Task objective: Reproduce the records below exactly as given.

Structured object records:
□ □ □ □ □
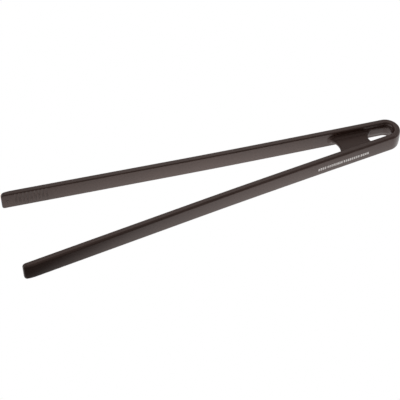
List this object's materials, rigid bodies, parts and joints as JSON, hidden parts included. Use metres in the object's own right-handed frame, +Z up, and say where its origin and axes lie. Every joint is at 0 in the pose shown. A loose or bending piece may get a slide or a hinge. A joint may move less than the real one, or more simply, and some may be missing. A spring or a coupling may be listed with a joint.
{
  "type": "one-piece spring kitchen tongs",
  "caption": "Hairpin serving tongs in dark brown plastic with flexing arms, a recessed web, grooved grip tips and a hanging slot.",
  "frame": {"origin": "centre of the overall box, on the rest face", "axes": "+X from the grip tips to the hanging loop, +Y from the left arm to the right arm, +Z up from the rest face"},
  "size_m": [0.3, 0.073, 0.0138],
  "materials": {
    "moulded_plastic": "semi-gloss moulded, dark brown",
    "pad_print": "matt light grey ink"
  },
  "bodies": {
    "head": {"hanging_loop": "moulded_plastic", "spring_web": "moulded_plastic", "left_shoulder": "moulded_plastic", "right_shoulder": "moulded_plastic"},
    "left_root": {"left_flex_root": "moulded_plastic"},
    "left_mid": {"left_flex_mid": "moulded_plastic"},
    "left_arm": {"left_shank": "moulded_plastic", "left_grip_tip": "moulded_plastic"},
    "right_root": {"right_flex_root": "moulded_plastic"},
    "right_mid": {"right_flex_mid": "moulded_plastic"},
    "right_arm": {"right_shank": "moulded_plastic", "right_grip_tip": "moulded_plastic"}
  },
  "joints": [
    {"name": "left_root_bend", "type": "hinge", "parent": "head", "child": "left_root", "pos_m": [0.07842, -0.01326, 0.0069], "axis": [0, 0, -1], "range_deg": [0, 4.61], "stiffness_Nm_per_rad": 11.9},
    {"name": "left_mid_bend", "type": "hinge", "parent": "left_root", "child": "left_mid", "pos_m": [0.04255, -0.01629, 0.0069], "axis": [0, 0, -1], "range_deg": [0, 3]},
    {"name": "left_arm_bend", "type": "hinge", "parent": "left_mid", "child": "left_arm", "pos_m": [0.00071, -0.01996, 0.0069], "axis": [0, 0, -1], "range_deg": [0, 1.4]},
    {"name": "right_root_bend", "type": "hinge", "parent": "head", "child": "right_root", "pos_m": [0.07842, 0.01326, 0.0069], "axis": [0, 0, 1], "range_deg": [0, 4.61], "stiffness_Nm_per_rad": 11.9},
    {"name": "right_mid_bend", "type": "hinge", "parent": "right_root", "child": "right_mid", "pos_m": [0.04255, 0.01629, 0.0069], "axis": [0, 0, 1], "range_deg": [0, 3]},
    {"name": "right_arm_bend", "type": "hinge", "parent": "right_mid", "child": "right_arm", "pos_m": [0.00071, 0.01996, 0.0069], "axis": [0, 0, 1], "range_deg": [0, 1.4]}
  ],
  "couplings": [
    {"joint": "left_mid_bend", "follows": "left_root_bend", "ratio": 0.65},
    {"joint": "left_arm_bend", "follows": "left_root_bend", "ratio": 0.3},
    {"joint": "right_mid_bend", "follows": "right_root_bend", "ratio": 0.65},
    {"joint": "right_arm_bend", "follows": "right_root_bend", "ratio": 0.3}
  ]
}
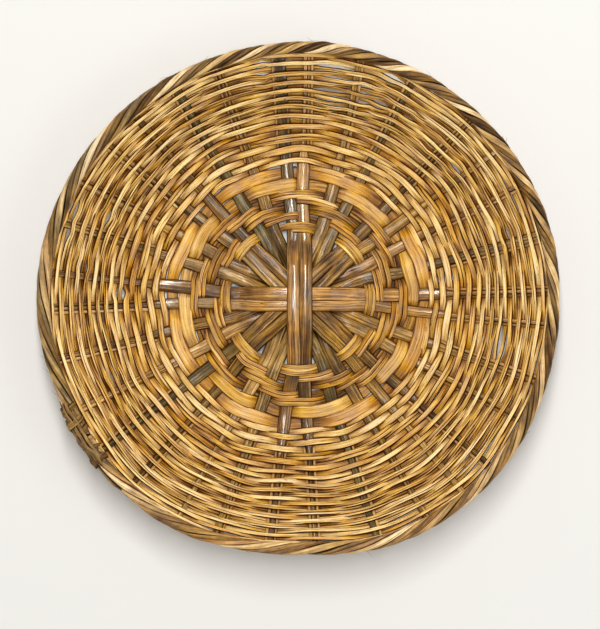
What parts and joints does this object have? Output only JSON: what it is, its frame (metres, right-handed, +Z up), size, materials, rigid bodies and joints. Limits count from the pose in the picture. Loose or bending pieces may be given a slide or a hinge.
□ □ □ □ □
Answer in full:
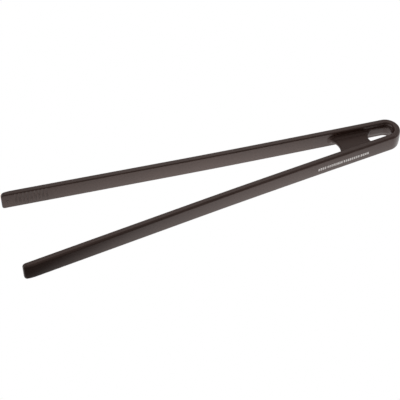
List this object's materials, rigid bodies, parts and joints as JSON, hidden parts included. Use metres in the object's own right-handed frame, +Z up, and say where its origin and axes lie. Every joint is at 0 in the pose shown. A loose or bending piece may get a slide or a hinge. A joint may move less than the real one, or more simply, and some may be missing. A spring or a coupling may be listed with a joint.
{
  "type": "one-piece spring kitchen tongs",
  "caption": "Hairpin serving tongs in dark brown plastic with flexing arms, a recessed web, grooved grip tips and a hanging slot.",
  "frame": {"origin": "centre of the overall box, on the rest face", "axes": "+X from the grip tips to the hanging loop, +Y from the left arm to the right arm, +Z up from the rest face"},
  "size_m": [0.3, 0.073, 0.0138],
  "materials": {
    "moulded_plastic": "semi-gloss moulded, dark brown",
    "pad_print": "matt light grey ink"
  },
  "bodies": {
    "head": {"hanging_loop": "moulded_plastic", "spring_web": "moulded_plastic", "left_shoulder": "moulded_plastic", "right_shoulder": "moulded_plastic"},
    "left_root": {"left_flex_root": "moulded_plastic"},
    "left_mid": {"left_flex_mid": "moulded_plastic"},
    "left_arm": {"left_shank": "moulded_plastic", "left_grip_tip": "moulded_plastic"},
    "right_root": {"right_flex_root": "moulded_plastic"},
    "right_mid": {"right_flex_mid": "moulded_plastic"},
    "right_arm": {"right_shank": "moulded_plastic", "right_grip_tip": "moulded_plastic"}
  },
  "joints": [
    {"name": "left_root_bend", "type": "hinge", "parent": "head", "child": "left_root", "pos_m": [0.07842, -0.01326, 0.0069], "axis": [0, 0, -1], "range_deg": [0, 4.61], "stiffness_Nm_per_rad": 11.9},
    {"name": "left_mid_bend", "type": "hinge", "parent": "left_root", "child": "left_mid", "pos_m": [0.04255, -0.01629, 0.0069], "axis": [0, 0, -1], "range_deg": [0, 3]},
    {"name": "left_arm_bend", "type": "hinge", "parent": "left_mid", "child": "left_arm", "pos_m": [0.00071, -0.01996, 0.0069], "axis": [0, 0, -1], "range_deg": [0, 1.4]},
    {"name": "right_root_bend", "type": "hinge", "parent": "head", "child": "right_root", "pos_m": [0.07842, 0.01326, 0.0069], "axis": [0, 0, 1], "range_deg": [0, 4.61], "stiffness_Nm_per_rad": 11.9},
    {"name": "right_mid_bend", "type": "hinge", "parent": "right_root", "child": "right_mid", "pos_m": [0.04255, 0.01629, 0.0069], "axis": [0, 0, 1], "range_deg": [0, 3]},
    {"name": "right_arm_bend", "type": "hinge", "parent": "right_mid", "child": "right_arm", "pos_m": [0.00071, 0.01996, 0.0069], "axis": [0, 0, 1], "range_deg": [0, 1.4]}
  ],
  "couplings": [
    {"joint": "left_mid_bend", "follows": "left_root_bend", "ratio": 0.65},
    {"joint": "left_arm_bend", "follows": "left_root_bend", "ratio": 0.3},
    {"joint": "right_mid_bend", "follows": "right_root_bend", "ratio": 0.65},
    {"joint": "right_arm_bend", "follows": "right_root_bend", "ratio": 0.3}
  ]
}
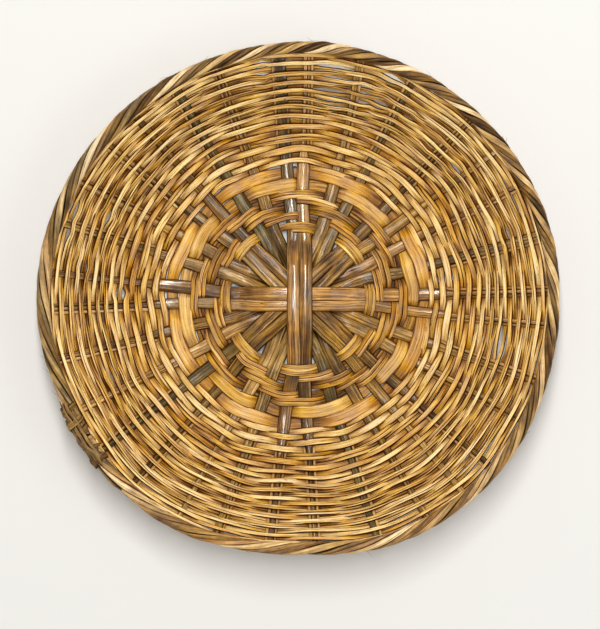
What parts and joints does this object have? Output only JSON: what it is, its frame (metres, right-handed, +Z up), size, materials, rigid bodies and joints. Limits count from the pose in the picture. Loose or bending pieces may be given a slide or a hinge.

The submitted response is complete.